Shakespeare’s Antony and Cleopatra has a political romance at its heart: its titular lovers cannot separate their positions of power from their passion for one another, and their personal relationship captures on a human scale the encounter between two great civilizations, Rome and Egypt.
In this excerpt from Shakespeare’s Roman Trilogy, Paul Cantor writes about the Romanization of Egypt and the Egyptization of Rome in Antony and Cleopatra.
“Having triumphed militarily over all rival regimes and linked up its vast dominions with roads and communication routes, Rome seems poised to impose its way of life on the entire Mediterranean world. With everyone acknowledging the authority of Rome, the Romanization of Egypt seems to be the order of the day. When Cleopatra thinks of committing suicide in the wake of Antony’s death, she claims to be following a Roman model: “Let’s do’t after the high Roman fashion” (4.15.87). Roman religion has evidently begun to permeate Egyptian society at all levels, from the lowest to the highest. The Egyptian eunuch Mardian talks of “what Venus did with Mars” (1.5.18), while Cleopatra’s speech is filled with references to Roman deities:
Though he be painted one way like a Gorgon,
The other way’s a Mars. (2.5.116 – 17)Had I great Juno’s power,
The strong-wing’d Mercury should fetch thee up
And set thee by Jove’s side. (4.15.34 – 36)
This is exactly what one would expect to see in a Roman Empire. The Roman gods begin to take the place of local deities, even in a land as old as Egypt, whose religious traditions predate those of Rome by centuries. A triumphant Empire gets to impose its will and its customs on the people it conquered.

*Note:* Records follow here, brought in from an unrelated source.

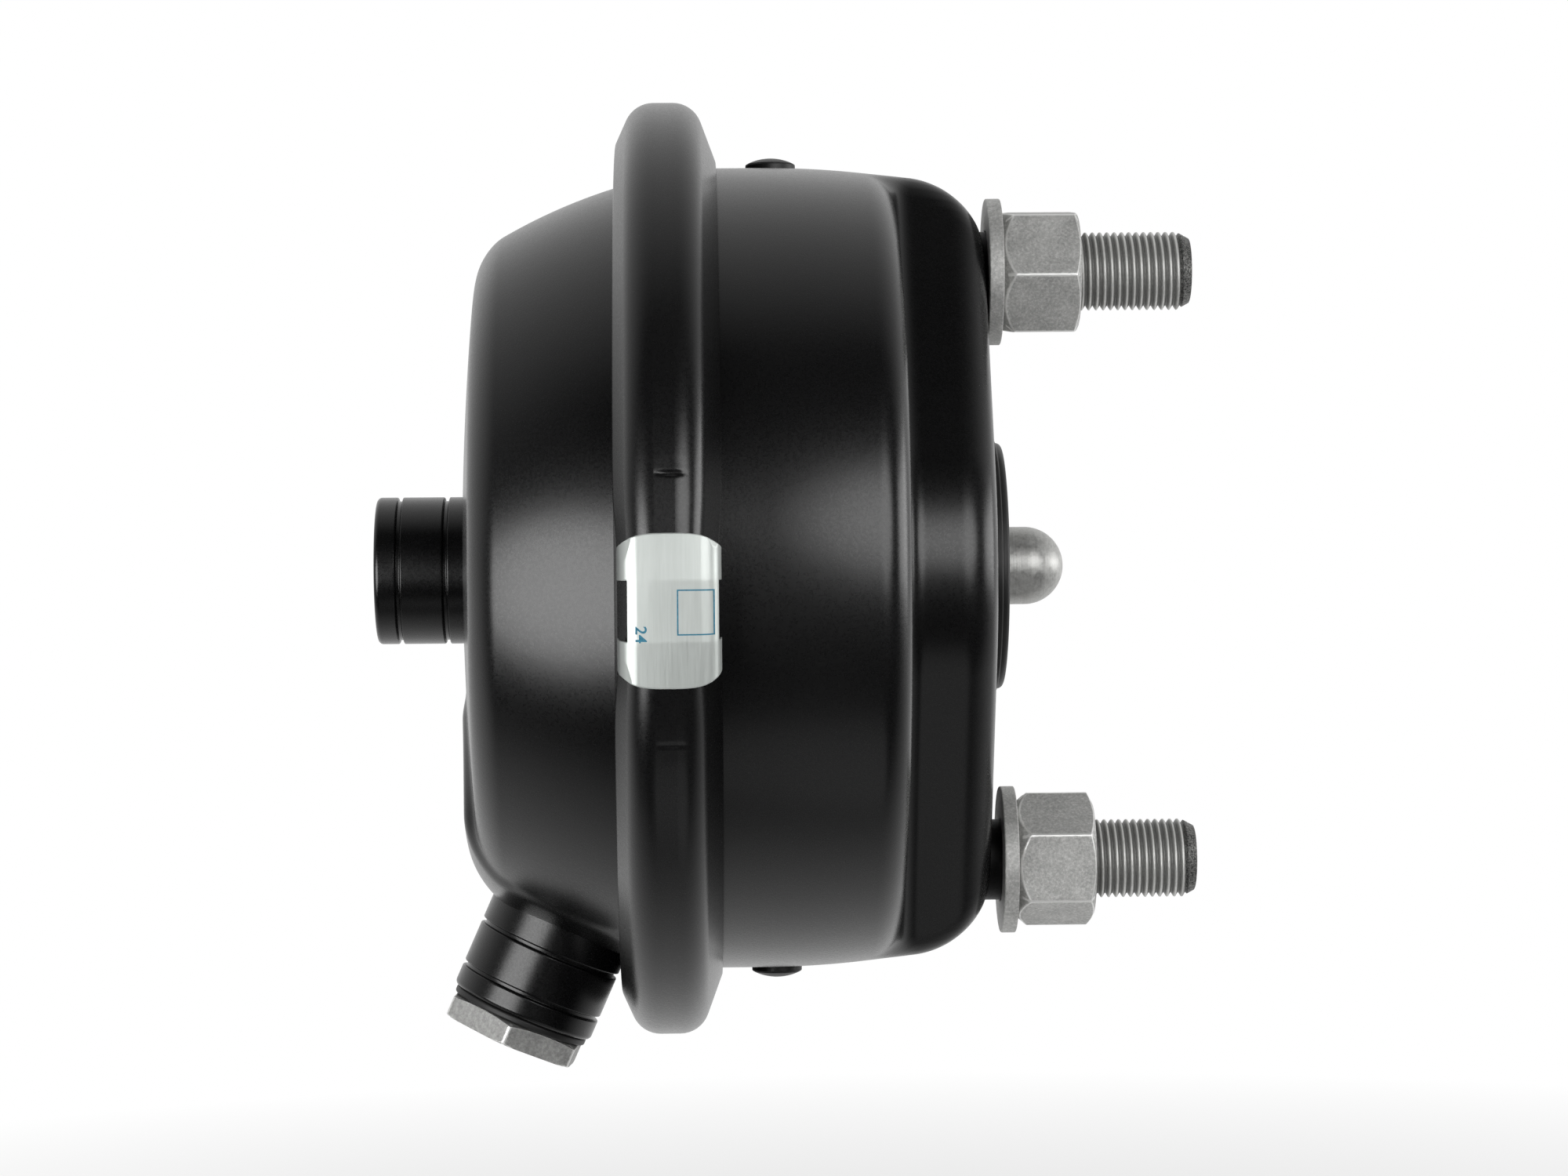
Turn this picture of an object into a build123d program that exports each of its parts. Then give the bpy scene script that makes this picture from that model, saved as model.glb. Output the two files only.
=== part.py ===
"""Air brake chamber, size 24, for a disc brake.

Frame: origin on the chamber axis in the mounting face, +X towards the push rod's tip,
+Z up through the upper stud. Lengths are in mm, radii are from the chamber axis unless
a piece has an axis of its own.
"""
from build123d import *
import os
from math import cos, pi, radians, sin, sqrt, tan

os.makedirs("parts", exist_ok=True)

# ---- driving sizes -------------------------------------------------------------------
WALL = 3.0                 # pressed sheet of cap and can
SEAT = 0.4                 # play between neighbours that don't bear on each other
PAST = 1.0                 # how far a cutting body runs on past what it cuts
HEX_FACE = 0.96            # bearing face of a nut or plug, as a share of its width

# mounting end
STUD_PITCH = 120.65        # distance between the two studs
STUD_R = 8.0               # M16 crest radius, on the free thread
STUD_NUT_R = 7.5           # M16 x 1.5 radius at mid thread, shared by stud and nut
STUD_SHANK_R = 8.25        # plain shank, pressed into plate and flange
STUD_TIP_X = 42.0
STUD_TIP_CHAMFER = 1.8
STUD_HEAD_R = 12.0
STUD_HEAD_T = 7.0
STUD_PLATE_T = 6.0
WASHER_R = 15.0
WASHER_BORE_R = 8.55
WASHER_T = 3.0
NUT_AF = 24.0
NUT_H = 16.0
UPPER_LIFT = 0.0           # how far the upper washer stands off the flange
LOWER_LIFT = 2.0           # the same for the lower one, whose nut is less far down
UPPER_NUT_TURN = 6.9
LOWER_NUT_TURN = 35.5

# can
CAN_R = 81.6               # outside radius beside the clamp ring
CAN_TAPER = 2.2            # how much narrower the can is where its corner begins
CAN_BEND_X = -36.0
CAN_CORNER = 16.0
CORNER_PLAY = 0.1          # keeps the corner's arc short of the taper's end
SHOULDER_X = -18.5
SHOULDER_EDGE = 4.0
FLANGE_HALF = 46.0         # raised flange, half width at the middle
FLANGE_REACH = 2.57        # from the can's side to where the flange's two arcs meet
FLANGE_EDGE = 12.0
FLANGE_WALL = 0.5          # straight run between the flange's edge and foot roundings
FLANGE_SKIM = 0.05         # how far the can's own corner reaches past the flange's face
MOUTH_R = 22.0             # hole in the flange for rod and bellows
VENT_X = -43.9
VENT_R = 3.0
VENT_HEAD_R = 5.0
VENT_HEAD_H = 1.0
VENT_DOME_H = 1.3

# rims and clamp ring
RIM_X = -65.6              # middle of the clamped bead
RIM_H = 8.9                # rims' reach beyond the can's side
RIM_T = 3.0
RIM_TILT = 16.0            # slope of the rims' outer faces, in degrees
BEAD_T = 4.0
BEAD_INSET = 0.5           # from the rims' edge to the diaphragm's edge
RING_T = 2.55              # clamp ring's thickness at its crown
RING_HALF = 9.8
RING_CORNER = 8.5
RING_ROOM = 1.8            # gap between rims and crown
RING_CAN_GAP = 0.5         # between the ring's leg and the can
RING_CAP_GAP = 0.7         # between its other leg and the cap
TAG_T = 0.6                # bright clip over the ring
TAG_HALF = 14.3
TAG_NOTCH_HALF = 4.6
TAG_NOTCH_DROP = 2.95      # from the ring's crown to the notches' floor
TAG_DROP = 9.85            # from the ring's crown to the clip's edges
TAG_Z = -8.3

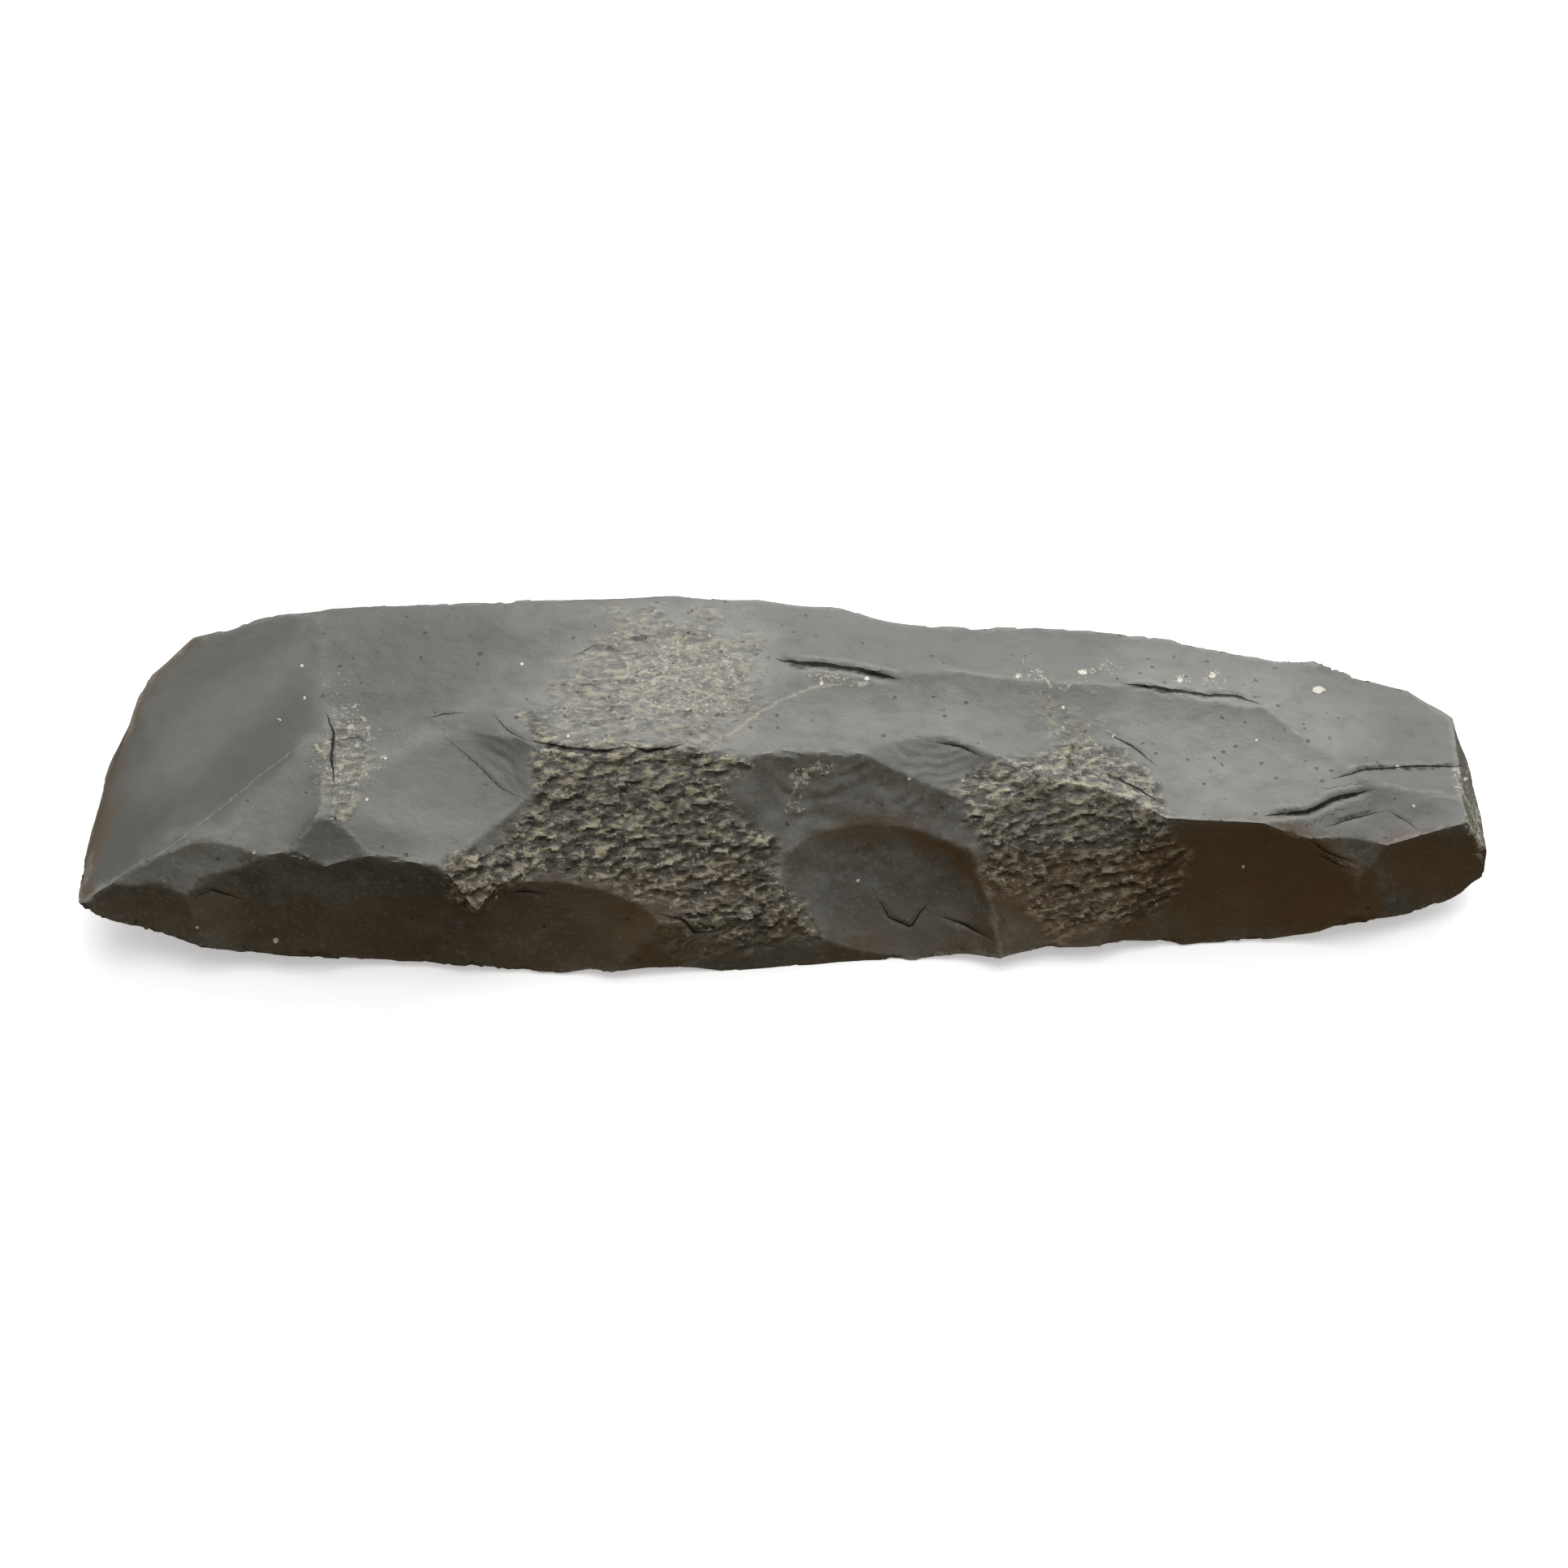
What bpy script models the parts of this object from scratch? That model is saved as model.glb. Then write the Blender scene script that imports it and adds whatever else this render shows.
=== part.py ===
"""A stone adze blade: knapped from one block of basalt, pecked, and ground at its bevel.

The blade lies on its front face. X runs from the cutting edge (-X) to the poll (+X),
-Y is the near flank, +Y the far flank, and +Z is up. Everything is in metres. The
origin is the middle of the blade's box, at the height of the surface that it lies on.
"""

from collections import namedtuple
import math

import bmesh
import bpy
from mathutils import Matrix, Vector

# Driving dimensions of the blade.
LENGTH = 0.1775
BODY_WIDTH = 0.050
THICKNESS = 0.023

# The ground bevel and the cutting edge at its foot. The edge is curved: it sweeps back this
# far at half the BODY_WIDTH from its tip, which lies at this share of half the BODY_WIDTH.
EDGE_HEIGHT = 0.0104
EDGE_BLUNTNESS = 0.0005
EDGE_SWEEP = 0.0033
EDGE_TIP = -0.33
BEVEL_LENGTH = 0.0285
BEVEL_CROWN = 0.0002

# The underside is ground flat where it touches, this deep into the rounded blank.
GROUND_DEPTH = 0.0009

# How squarely the blank's section turns its corners, and how finely it is modelled.
SECTION_SQUARENESS = 8.0
SECTION_POINTS = 36
BLANK_STATIONS = 38
SCAR_SPOKES = 18
SCAR_RINGS = (0.34, 0.68, 1.0, 1.32, 1.7, 2.1)

# Past its opening a dish turns up more steeply, by this share of its width.
SCAR_RIM_RISE = 0.09

# Points nearer than this become one.
SLIVER = 0.00008

STONE_COLOUR = (0.085, 0.083, 0.076, 1.0)
STONE_ROUGHNESS = 0.55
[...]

But Shakespeare seems more interested in the Egyptianizing of Rome than in the Romanizing of Egypt. Rome has conquered Egypt militarily, but Egypt seems to be conquering Rome culturally. In postcolonial studies today, this process is often labeled “The Empire Strikes Back,” as conquered people pursue subtle strategies of raising doubts about and even subverting the way of life of their ostensible masters. In Antony and Cleopatra the Romans are inordinately fascinated by the exotic world of Egypt.
Other women cloy
The appetites they feed, but she makes hungry
Where most she satisfies; for vilest things
Become themselves in her, that the holy priests
Bless her when she is riggish. (2.2.235– 39)
The breakdown in traditional Roman discipline is evident in their excessive interest in “Egyptian cookery” (2.6.63). A new Roman tendency toward indulgence in food and drink has been inspired by Egyptian models. When the triumvirs banquet with Pompey, their celebration “ripens towards” an “Alexandrian feast” (2.7.96 – 97). At this feast, the formerly restrained Romans end up abandoning their moderation and dancing “the Egyptian bacchanals” (2.7.104). Even the normally sober and temperate Octavius admits that he grows drunk (2.7.125– 26). The Egyptians have begun to talk of Roman deities, but the Romans have undergone a more fundamental transformation: they have begun to behave like Egyptians. Their firm Roman identity is shaken as they become increasingly open to foreign influences. After centuries of martial discipline under the republican regime— the very source of Rome’s ability to triumph over its enemies— imperial Rome becomes decadent, partially as a result of encountering the luxury and idleness of the Egyptian way of life. Rome’s success in militarily defeating its enemies allows the Romans to relax and rest on their laurels. In the process, they grow soft and self- indulgent and become the mirror image of the decadent people they conquered. Shakespeare’s Rome illustrates a general principle about empire— the country that dominates the world is often altered just as much in the process as the world it tries to dominate.
In Julius Caesar, Shakespeare portrays Rome breaking with its longstanding republican traditions and moving toward one-man rule. Antony and Cleopatra portrays the working out of this imperial logic, and Rome’s encounter with Egypt, which had centuries of imperial rule behind it, accelerates the corruption of traditional Roman institutions.”